Logo Questions Linux Laravel Mysql Ubuntu Git Menu
 

Reason for - ORDER BY items must appear in the select list if SELECT DISTINCT is specified

Tags:

sql

sql-server

I know that the query below causes the error - ORDER BY items must appear in the select list if SELECT DISTINCT is specified.

SELECT DISTINCT city
FROM HR.Employees
WHERE country = N'USA' AND region = N'WA'
ORDER BY birthdate;

What is the reason for this ? What is actually happening ? If I don't use DISTINCT or just add birthdate in SELECT or ORDER BY city only, it gives me some output, but not an error. Is it because SELECT DISTINCT city only gives a result set with cities and nothing else ?

EDIT -(I think this may be an answer to my question)

SELECT city
FROM HR.Employees
WHERE country = N'USA' AND region = N'WA'

Consider the above query. Not sure, but I think this is how it works - Behind the scenes, SQL Server probably has a result set with all columns, but we are only shown the city column which I will call the "displayed set" . So, ordering by city or any other column is valid.

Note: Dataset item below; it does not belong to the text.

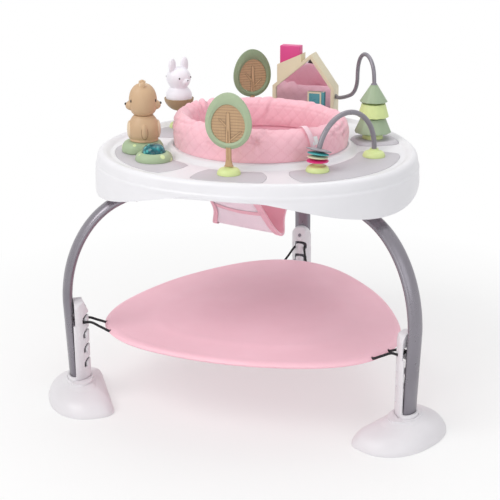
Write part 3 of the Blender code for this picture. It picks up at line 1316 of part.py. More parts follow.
def make_house():
    """A five-sided house with a mirror inside, a chimney that slides down and a small window that swings."""
    beige = material("house_beige", BEIGE, 0.5)
    mark = empty("station_house", house_place(), radians(HOUSE_FACING + 90.0))
    shell = prism("house_frame", house_outline(0.0), 0.0, HOUSE_DEEP, "XZY")
    house = add_object("house_frame", shell, beige, mark)

    def change(name, mesh, operation="DIFFERENCE", place=(0, 0, 0)):
        combine(house, cutter(name, mesh, mark, place), operation)

    x0, x1 = CHIMNEY_X[0] - HOUSING_SPARE, CHIMNEY_X[1] + HOUSING_SPARE
    sunk = -HOUSE_WALL / 2
    housing = [(x0, roof_height(x0, sunk)), (x1, roof_height(x1, sunk)), (x1, roof_height(x1, HOUSING_RISE)),
               (x0, roof_height(x0, HOUSING_RISE + HOUSING_LEFT_RISE))]
    change("join_housing", prism("join_housing", housing, CHIMNEY_Y[0] - HOUSING_SPARE,
                                 CHIMNEY_Y[1] + HOUSING_SPARE,
                                 "XZY"), "UNION")
    change("cut_house", prism("cut_house", house_outline(HOUSE_WALL), -CUT_OVER, HOUSE_DEEP - BACK_WALL,
                              "XZY",
                              smooth=None))
    spare = BORE_SPARE
    change("cut_chimney", box("cut_chimney", (CHIMNEY_X[0] - spare, CHIMNEY_Y[0] - spare, HOUSE_EAVE - 0.02),
                              (CHIMNEY_X[1] + spare, CHIMNEY_Y[1] + spare, CHIMNEY_TOP + CUT_OVER)))
    profile = [(0, BASE_Z - SPIGOT_LONG), (SPIGOT_R, BASE_Z - SPIGOT_LONG), (SPIGOT_R, BASE_Z + 0.003),
               (0, BASE_Z + 0.003)]
    change("join_house_spigot", turned("join_house_spigot", profile, SPIGOT_SIDES), "UNION",
           (*HOUSE_SPIGOT, 0))

    pin_x = DOOR_X[1] + DOOR_PIN_R + DOOR_SLEEVE_WALL + GAP
    sill = BASE_Z + HOUSE_WALL
    pin_top = DOOR_Z[1] + 0.001
    profile = [(0, sill - 0.002), (DOOR_PIN_R, sill - 0.002), (DOOR_PIN_R, pin_top), (0, pin_top)]
    change("join_door_pin", turned("join_door_pin", profile, 10), "UNION", (pin_x, DOOR_PIN_Y, 0))
    combine(house, cutter("cut_wire_hole", wire_socket_mesh()))

    plate = prism("house_mirror", house_outline(HOUSE_WALL + GAP), MIRROR_FRONT, MIRROR_FRONT + MIRROR_THICK,
                  "XZY")
    add_object("house_mirror", plate, material("mirror", MIRROR, 0.05, 1.0), mark)

    stack = box("house_chimney", (CHIMNEY_X[0], CHIMNEY_Y[0], 0), (CHIMNEY_X[1], CHIMNEY_Y[1], CHIMNEY_LONG))
    chimney = add_object("house_chimney", stack, material("magenta", MAGENTA, 0.4), mark,
                         (0, 0, CHIMNEY_TOP - CHIMNEY_LONG))
    edge = chimney.modifiers.new("soft_edges", "BEVEL")
    edge.width = 0.0012
    edge.segments = 1
    make_door(mark, pin_x)


def make_door(mark, pin_x):
    """The small window door on its upright pin, in front of the mirror."""
    low, high = DOOR_Z
    place = (pin_x, DOOR_PIN_Y, 0)
    left = DOOR_X[0] - pin_x
    sleeve_r = DOOR_PIN_R + DOOR_SLEEVE_WALL
    bore_r = DOOR_PIN_R + BORE_SPARE
    panel = box("house_window", (left, -DOOR_THICK / 2, low), (-DOOR_PIN_R, DOOR_THICK / 2, high))
    door = add_object("house_window", panel, material("teal_panel", TEAL, 0.3), mark, place)
    sleeve = turned("join_door_sleeve", [(0, low), (sleeve_r, low), (sleeve_r, high), (0, high)], 12)
    combine(door, cutter("join_door_sleeve", sleeve, mark, place), "UNION")
    bore = turned("cut_door_bore", [(0, low - CUT_OVER), (bore_r, low - CUT_OVER), (bore_r, high + CUT_OVER),
                                    (0, high + CUT_OVER)], 10, smooth=None)
    combine(door, cutter("cut_door_bore", bore, mark, place))


def wire_ends():
    return house_place(HOUSE_RIGHT - WIRE_IN_WALL, HOUSE_DEEP / 2), polar(*PINE_AT)


def wire_across():
    """A level direction square to the wire's own upright plane."""
    start, stop = wire_ends()
    return (stop - start).normalized().cross(Vector((0, 0, 1)))


def make_wire():
    """The bent wire from the house over to the pine, which turns on its upright end."""
    start, stop = wire_ends()
    points = [start + (stop - start) * s + Vector((0, 0, z)) for s, z in WIRE_ROUTE]
    points.append(Vector((stop.x, stop.y, PEDESTAL_TOP + GAP + PINE_BASE_FLOOR + GAP)))
    wire = tube_mesh("bead_wire", points, WIRE_R, WIRE_SIDES, wire_across())
    add_object("bead_wire", wire, material("wire_grey", GREY, 0.4))


def wire_socket_mesh():
    """The wire's socket in the house's side wall."""
    start, stop = wire_ends()
    along = (stop - start).normalized()
    height = Vector((0, 0, WIRE_ROUTE[0][1]))
    ends = [start - along * GAP + height, start + along * CUT_OVER + height]
    return tube_mesh("cut_wire_hole", ends, WIRE_R + BORE_SPARE, 12, wire_across(), smooth=None)


def make_pine():
    """Three cone tiers that turn on the wire's upright end, over a lime base."""
    sage = material("pine_sage", SAGE, 0.45)
    lime = material("lime", LIME, 0.45)
    mark = bpy.data.objects["station_pine"]
    low = PEDESTAL_TOP + GAP
    well = WIRE_R + BORE_SPARE
    tall = PINE_TIERS[2][1] - GAP - low
    root = DECK_UNDER + 0.0008 - low
    profile = [(0, PINE_BASE_FLOOR), (well, PINE_BASE_FLOOR), (well, tall), (0.0100, tall),
               (0.0195, tall * 0.62),
               (0.0208, 0), (SPIGOT_R, 0), (SPIGOT_R, root), (0, root)]
    add_object("pine_base", turned("pine_base", profile, 16), lime, mark, (0, 0, low))
    ceiling = None
    for name, bottom, top, wide, narrow in PINE_TIERS:
        tall = top - bottom
        profile = [(well, 0), (PINE_HUB_R, 0), (PINE_HUB_R, PINE_SKIN), (wide - PINE_SKIN, PINE_SKIN),
                   (wide - PINE_SKIN / 2, 0), (wide, PINE_SKIN / 3), (narrow, tall)]
        if ceiling:
            reach = ceiling - GAP - bottom
            profile += [(PINE_HUB_R, tall), (PINE_HUB_R, reach), (well, reach)]
        else:
            profile += [(well, tall)]
        add_object(name, turned(name, profile, 16, ring=True), lime if name == "pine_tier_middle" else sage,
                   mark, (0, 0, bottom))
        ceiling = bottom


# Arch with disks

def make_arch():
    """A half-round grey tube between two lime domes, with four disks threaded on it."""
    grey = material("arch_grey", GREY, 0.4)
    lime = material("lime", LIME, 0.45)
    left, right = polar(*ARCH_LEFT_AT), polar(*ARCH_RIGHT_AT)
    span = right - left
    radius = span.length / 2
    mark = empty("station_arch", (left + right) / 2 + Vector((0, 0, ARCH_CENTRE_Z)),
                 acos(span.x / span.length))

    dome_tall = ARCH_DOME_TOP - BASE_Z
    bore = ARCH_TUBE_R + BORE_SPARE
    profile = dome_profile(dome_tall) + [(ARCH_COLLAR_R, dome_tall), (ARCH_COLLAR_R, dome_tall + ARCH_COLLAR),
                                         (bore, dome_tall + ARCH_COLLAR), (bore, dome_tall - ARCH_SINK),
                                         (0, dome_tall - ARCH_SINK)]
    for name, x in (("arch_dome_left", -radius), ("arch_dome_right", radius)):
        add_object(name, turned(name, profile, DOME_SIDES), lime, mark, (x, 0, BASE_Z - ARCH_CENTRE_Z))

    foot = ARCH_DOME_TOP - ARCH_SINK + GAP - ARCH_CENTRE_Z
    points = [Vector((-radius, 0, foot))]
    points += [Vector((-radius * cos(pi * i / ARCH_STEPS), 0, radius * sin(pi * i / ARCH_STEPS)))
               for i in range(ARCH_STEPS + 1)]
    points.append(Vector((radius, 0, foot)))
    tube = tube_mesh("arch_tube", points, ARCH_TUBE_R, ARCH_SIDES, Vector((0, 1, 0)))
    add_object("arch_tube", tube, grey, mark)

    hub = DISK_HUB / 2
    bore = ARCH_TUBE_R + DISK_BORE_SPARE
    for i, (name, disk_r) in enumerate(DISKS):
        angle = (ARCH_DOME_TOP + DISK_FIRST + DISK_PITCH * i - ARCH_CENTRE_Z) / radius
        profile = [(bore, -hub), (bore + 0.0032, -hub), (disk_r, -hub * 0.30), (disk_r, hub * 0.30),
                   (bore + 0.0032, hub), (bore, hub)]
        flat = turned(name, profile, DISK_SIDES, ring=True)
        for v in flat.vertices:
            x, z = v.co.x - radius, v.co.z
            v.co.x = x * cos(angle) + z * sin(angle)
            v.co.z = z * cos(angle) - x * sin(angle)
        add_object(name, flat, material(name, DISK_COLOURS[name], 0.45), mark)


def main():
    clear_scene()
    station("station_pine", *PINE_AT)
    make_legs()
    make_platform()
    make_tray()
    make_pads()
    make_underside()
    make_seat()
    make_bear()
    make_light()
    make_battery_box()
    make_bunny()
    make_tree("tree_front", TREE_FRONT_AT)
    make_tree("tree_back", TREE_BACK_AT, TREE_BACK_LIFT, TREE_BACK_TURN)
    make_house()
    make_wire()
    make_pine()
    make_arch()


main()
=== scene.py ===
# The looks of the baby activity center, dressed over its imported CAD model. Metres, +Z up, front towards -Y.

import json
import bpy
import bmesh
from math import acos, atan2, cos, degrees, exp, hypot, pi, radians, sin, sqrt
from mathutils import Vector, noise
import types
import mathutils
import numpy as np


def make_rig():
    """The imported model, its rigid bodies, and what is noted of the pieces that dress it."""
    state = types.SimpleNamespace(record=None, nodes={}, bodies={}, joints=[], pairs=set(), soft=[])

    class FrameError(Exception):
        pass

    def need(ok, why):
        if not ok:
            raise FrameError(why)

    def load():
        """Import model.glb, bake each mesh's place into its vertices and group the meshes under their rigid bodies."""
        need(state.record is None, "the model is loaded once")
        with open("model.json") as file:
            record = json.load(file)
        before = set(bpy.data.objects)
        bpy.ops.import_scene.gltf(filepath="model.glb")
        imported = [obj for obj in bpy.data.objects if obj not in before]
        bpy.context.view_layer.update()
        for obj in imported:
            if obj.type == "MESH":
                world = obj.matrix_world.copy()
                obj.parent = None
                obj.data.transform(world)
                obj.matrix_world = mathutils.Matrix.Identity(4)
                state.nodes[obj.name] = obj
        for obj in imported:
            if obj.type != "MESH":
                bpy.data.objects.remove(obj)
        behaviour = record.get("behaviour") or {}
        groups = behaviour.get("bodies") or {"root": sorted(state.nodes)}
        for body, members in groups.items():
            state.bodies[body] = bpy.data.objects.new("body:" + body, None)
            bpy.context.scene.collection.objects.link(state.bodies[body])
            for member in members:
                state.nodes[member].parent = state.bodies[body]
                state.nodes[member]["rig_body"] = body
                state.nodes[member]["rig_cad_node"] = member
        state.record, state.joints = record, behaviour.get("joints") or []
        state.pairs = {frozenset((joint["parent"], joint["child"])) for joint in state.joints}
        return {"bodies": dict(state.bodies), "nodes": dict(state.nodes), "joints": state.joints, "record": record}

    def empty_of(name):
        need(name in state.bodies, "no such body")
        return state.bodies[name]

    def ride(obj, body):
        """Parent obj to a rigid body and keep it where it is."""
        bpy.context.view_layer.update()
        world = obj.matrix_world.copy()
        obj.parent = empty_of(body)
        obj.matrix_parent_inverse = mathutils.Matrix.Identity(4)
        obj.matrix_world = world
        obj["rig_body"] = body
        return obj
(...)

What happens to the result set when we use SELECT DISTINCT city instead ? SQL server does not have only the rows with DISTINCT cities in its result set. It has the entire result set, like the one generated by a SELECT * query. But, it shows only distinct rows based on city. Now can this displayed set be sorted based on birthdate ? No.

In a city with many employees, ie many birthdates, SQL server cannot tell which birthdate should be used for ordering the displayed set. That is why it displays an error message.

like image 614
Steam Avatar asked Sep 03 '13 05:09

Steam


2 Answers

A query with SELECT DISTINCT can be rewritten using GROUP BY. So the query:

SELECT DISTINCT city
FROM HR.Employees
WHERE country = N'USA' AND region = N'WA' ;

is equivalent to:

SELECT city
FROM HR.Employees
WHERE country = N'USA' AND region = N'WA'
GROUP BY city ;

and you can't use ORDER BY birthdate here either. The reason is the same for both queries. There may be many (more than one) rows with same city but different birthdate. Which one should be used for the ordering (if it was allowed?)

You can however use aggregate functions with a GROUP BY query:

SELECT city
FROM HR.Employees
WHERE country = N'USA' AND region = N'WA'
GROUP BY city 
ORDER BY MIN(birthdate) ;               -- or MAX(birthdate)
like image 132
ypercubeᵀᴹ Avatar answered Oct 04 '22 19:10

ypercubeᵀᴹ


try this: 
select city 
    from (
    SELECT city, min(birthdate) as birthdate
    FROM HR.Employees
    WHERE country = N'USA' AND region = N'WA'
    group by city
          ) as t
    order by birthdate
like image 41
xurca Avatar answered Oct 04 '22 18:10

xurca